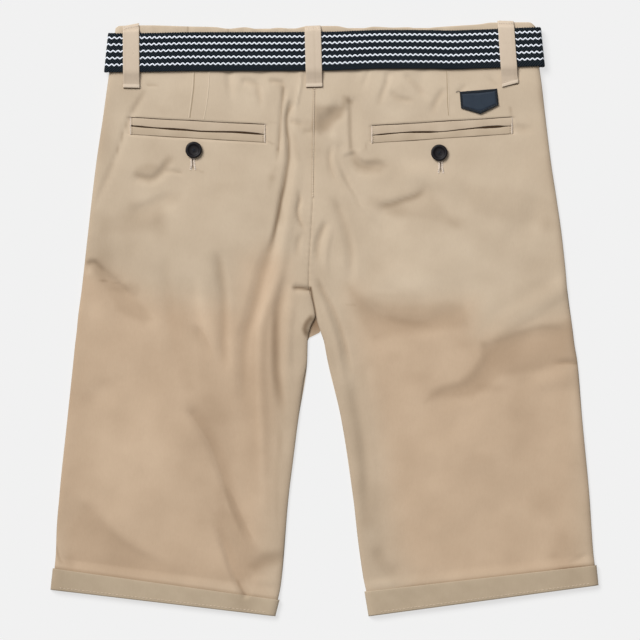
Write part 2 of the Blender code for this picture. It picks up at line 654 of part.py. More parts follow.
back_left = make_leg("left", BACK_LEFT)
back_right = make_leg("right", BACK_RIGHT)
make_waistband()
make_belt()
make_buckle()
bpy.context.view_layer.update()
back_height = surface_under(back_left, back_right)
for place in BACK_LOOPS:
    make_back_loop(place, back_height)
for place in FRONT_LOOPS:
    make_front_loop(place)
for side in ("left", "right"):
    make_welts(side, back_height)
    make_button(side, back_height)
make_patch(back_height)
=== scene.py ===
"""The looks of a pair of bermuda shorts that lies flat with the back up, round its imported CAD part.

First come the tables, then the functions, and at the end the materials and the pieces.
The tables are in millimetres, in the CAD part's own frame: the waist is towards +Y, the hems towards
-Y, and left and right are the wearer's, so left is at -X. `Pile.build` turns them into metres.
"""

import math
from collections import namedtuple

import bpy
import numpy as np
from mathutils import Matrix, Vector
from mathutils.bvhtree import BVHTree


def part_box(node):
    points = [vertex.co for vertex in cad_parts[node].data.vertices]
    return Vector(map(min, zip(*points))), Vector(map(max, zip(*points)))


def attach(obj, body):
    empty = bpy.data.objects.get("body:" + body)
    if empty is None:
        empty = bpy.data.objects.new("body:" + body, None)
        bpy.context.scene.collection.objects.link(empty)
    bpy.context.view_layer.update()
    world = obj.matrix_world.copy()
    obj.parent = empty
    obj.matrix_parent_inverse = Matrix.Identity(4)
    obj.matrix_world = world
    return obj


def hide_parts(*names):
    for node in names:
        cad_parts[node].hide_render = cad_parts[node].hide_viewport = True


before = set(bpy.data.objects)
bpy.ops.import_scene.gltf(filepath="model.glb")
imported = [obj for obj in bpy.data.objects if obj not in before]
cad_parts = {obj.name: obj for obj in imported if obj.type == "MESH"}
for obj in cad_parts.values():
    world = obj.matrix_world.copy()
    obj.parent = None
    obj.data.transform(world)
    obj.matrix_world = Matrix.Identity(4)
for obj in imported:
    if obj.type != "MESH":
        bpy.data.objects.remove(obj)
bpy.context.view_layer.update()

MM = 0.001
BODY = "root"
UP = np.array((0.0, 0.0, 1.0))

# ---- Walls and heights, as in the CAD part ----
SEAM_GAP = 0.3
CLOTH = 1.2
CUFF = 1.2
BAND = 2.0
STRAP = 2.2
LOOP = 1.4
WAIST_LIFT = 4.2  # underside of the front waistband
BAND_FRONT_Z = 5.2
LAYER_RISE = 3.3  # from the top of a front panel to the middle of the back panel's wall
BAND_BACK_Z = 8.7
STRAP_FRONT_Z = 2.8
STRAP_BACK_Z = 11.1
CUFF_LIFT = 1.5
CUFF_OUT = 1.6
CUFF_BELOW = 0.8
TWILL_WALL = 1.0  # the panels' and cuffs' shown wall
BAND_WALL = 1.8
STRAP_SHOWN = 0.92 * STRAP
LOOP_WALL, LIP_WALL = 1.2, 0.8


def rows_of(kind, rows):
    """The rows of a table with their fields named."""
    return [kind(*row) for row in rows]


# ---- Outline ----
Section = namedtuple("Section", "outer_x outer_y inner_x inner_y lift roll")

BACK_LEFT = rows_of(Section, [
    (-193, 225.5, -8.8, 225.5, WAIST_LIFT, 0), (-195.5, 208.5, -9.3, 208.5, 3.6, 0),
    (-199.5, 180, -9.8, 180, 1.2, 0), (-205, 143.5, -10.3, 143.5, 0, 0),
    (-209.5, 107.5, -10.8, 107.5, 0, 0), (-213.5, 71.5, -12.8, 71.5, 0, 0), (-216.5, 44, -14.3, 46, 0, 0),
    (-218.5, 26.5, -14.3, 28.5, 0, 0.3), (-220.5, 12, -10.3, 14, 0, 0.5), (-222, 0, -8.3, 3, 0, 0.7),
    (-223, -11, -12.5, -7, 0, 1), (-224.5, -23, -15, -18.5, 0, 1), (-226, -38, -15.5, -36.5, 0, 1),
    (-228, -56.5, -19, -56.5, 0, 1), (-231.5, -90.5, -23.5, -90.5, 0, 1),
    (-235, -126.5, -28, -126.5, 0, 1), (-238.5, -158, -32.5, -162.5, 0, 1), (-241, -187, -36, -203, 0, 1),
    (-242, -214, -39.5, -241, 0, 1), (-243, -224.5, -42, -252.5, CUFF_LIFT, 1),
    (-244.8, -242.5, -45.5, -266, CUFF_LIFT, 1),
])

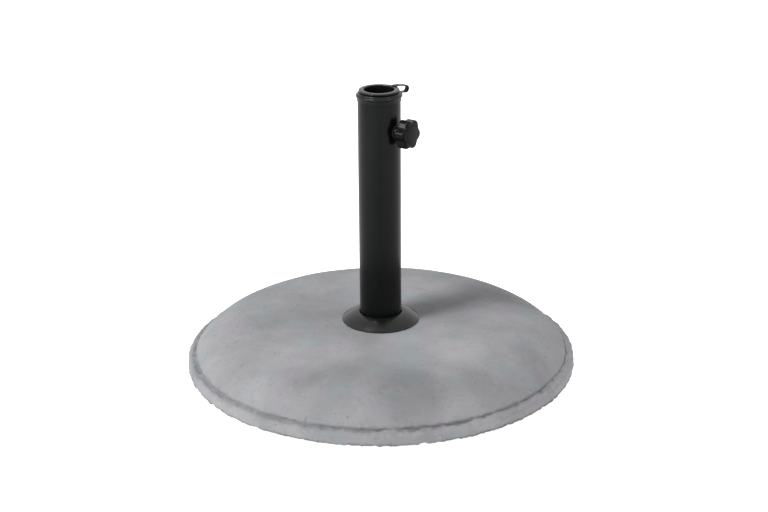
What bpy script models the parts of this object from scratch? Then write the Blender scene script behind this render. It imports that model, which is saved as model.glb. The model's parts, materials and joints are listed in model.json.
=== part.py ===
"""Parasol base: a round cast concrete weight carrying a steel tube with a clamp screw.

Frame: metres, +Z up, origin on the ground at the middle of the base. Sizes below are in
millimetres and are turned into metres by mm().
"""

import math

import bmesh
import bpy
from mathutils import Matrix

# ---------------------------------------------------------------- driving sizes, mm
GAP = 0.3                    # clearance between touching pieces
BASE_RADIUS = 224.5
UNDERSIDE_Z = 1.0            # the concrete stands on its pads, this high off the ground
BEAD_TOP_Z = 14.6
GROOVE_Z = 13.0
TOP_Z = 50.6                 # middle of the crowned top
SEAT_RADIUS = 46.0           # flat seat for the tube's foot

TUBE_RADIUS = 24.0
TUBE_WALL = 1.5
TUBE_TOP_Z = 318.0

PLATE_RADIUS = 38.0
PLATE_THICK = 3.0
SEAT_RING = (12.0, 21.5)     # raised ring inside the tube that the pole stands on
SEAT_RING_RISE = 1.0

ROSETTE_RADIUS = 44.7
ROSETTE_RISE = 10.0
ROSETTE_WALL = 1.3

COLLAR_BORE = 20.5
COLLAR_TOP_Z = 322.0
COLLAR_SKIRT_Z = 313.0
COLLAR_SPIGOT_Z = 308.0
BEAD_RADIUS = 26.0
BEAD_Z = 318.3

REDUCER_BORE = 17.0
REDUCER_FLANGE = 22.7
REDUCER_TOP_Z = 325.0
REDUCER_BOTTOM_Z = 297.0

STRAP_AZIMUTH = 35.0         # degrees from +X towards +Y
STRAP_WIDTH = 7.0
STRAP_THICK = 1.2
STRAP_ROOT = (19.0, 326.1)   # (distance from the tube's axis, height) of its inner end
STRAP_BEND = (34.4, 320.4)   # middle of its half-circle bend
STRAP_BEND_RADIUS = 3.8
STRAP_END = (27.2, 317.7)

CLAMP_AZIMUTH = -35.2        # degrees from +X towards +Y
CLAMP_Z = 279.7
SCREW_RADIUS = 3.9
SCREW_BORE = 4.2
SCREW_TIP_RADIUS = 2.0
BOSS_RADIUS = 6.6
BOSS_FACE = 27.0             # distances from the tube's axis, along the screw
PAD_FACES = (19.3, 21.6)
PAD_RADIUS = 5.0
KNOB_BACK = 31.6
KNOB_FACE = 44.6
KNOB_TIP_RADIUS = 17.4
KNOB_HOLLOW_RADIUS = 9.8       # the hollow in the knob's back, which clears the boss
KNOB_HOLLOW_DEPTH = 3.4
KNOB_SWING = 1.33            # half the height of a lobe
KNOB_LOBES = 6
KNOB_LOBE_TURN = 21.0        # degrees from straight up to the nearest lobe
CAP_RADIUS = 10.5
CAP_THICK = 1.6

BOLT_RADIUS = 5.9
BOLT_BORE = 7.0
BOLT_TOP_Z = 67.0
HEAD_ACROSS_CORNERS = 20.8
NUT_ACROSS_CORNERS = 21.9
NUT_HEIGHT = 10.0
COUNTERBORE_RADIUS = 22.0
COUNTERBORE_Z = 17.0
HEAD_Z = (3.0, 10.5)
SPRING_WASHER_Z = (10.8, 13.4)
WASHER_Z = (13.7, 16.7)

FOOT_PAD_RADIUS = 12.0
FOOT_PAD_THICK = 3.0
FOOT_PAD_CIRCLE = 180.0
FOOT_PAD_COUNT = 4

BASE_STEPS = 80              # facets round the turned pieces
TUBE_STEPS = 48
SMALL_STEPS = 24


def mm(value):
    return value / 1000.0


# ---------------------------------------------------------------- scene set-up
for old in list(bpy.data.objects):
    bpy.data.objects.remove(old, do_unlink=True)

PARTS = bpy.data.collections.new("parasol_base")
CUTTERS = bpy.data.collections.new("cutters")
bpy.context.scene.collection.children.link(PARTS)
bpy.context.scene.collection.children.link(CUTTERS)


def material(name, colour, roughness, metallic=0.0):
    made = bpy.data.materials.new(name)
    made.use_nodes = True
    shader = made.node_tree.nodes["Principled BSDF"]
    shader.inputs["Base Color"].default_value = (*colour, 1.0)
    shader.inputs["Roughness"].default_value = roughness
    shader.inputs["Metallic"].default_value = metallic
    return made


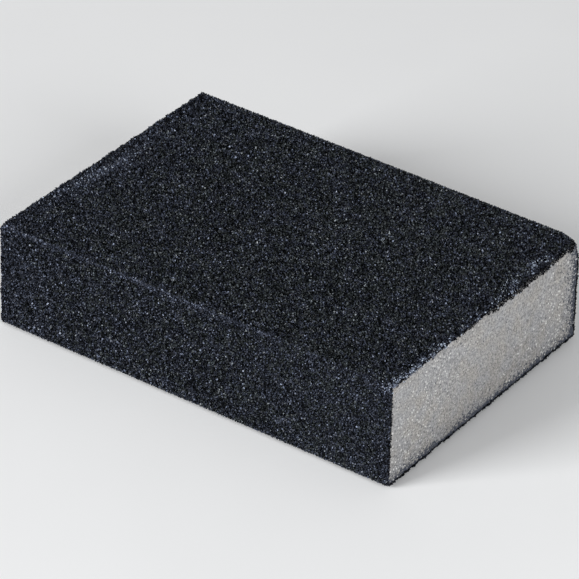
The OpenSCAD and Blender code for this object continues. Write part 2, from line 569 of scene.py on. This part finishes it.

--------------------

• **Set exercise**
Retype, word for word, every line from the line with "make_buckle()" to the line with "if empty is", inclusive. Add nothing.

• **Answer to this exercise**
make_buckle()
bpy.context.view_layer.update()
back_height = surface_under(back_left, back_right)
for place in BACK_LOOPS:
    make_back_loop(place, back_height)
for place in FRONT_LOOPS:
    make_front_loop(place)
for side in ("left", "right"):
    make_welts(side, back_height)
    make_button(side, back_height)
make_patch(back_height)
=== scene.py ===
"""The looks of a pair of bermuda shorts that lies flat with the back up, round its imported CAD part.

First come the tables, then the functions, and at the end the materials and the pieces.
The tables are in millimetres, in the CAD part's own frame: the waist is towards +Y, the hems towards
-Y, and left and right are the wearer's, so left is at -X. `Pile.build` turns them into metres.
"""

import math
from collections import namedtuple

import bpy
import numpy as np
from mathutils import Matrix, Vector
from mathutils.bvhtree import BVHTree


def part_box(node):
    points = [vertex.co for vertex in cad_parts[node].data.vertices]
    return Vector(map(min, zip(*points))), Vector(map(max, zip(*points)))


def attach(obj, body):
    empty = bpy.data.objects.get("body:" + body)
    if empty is None:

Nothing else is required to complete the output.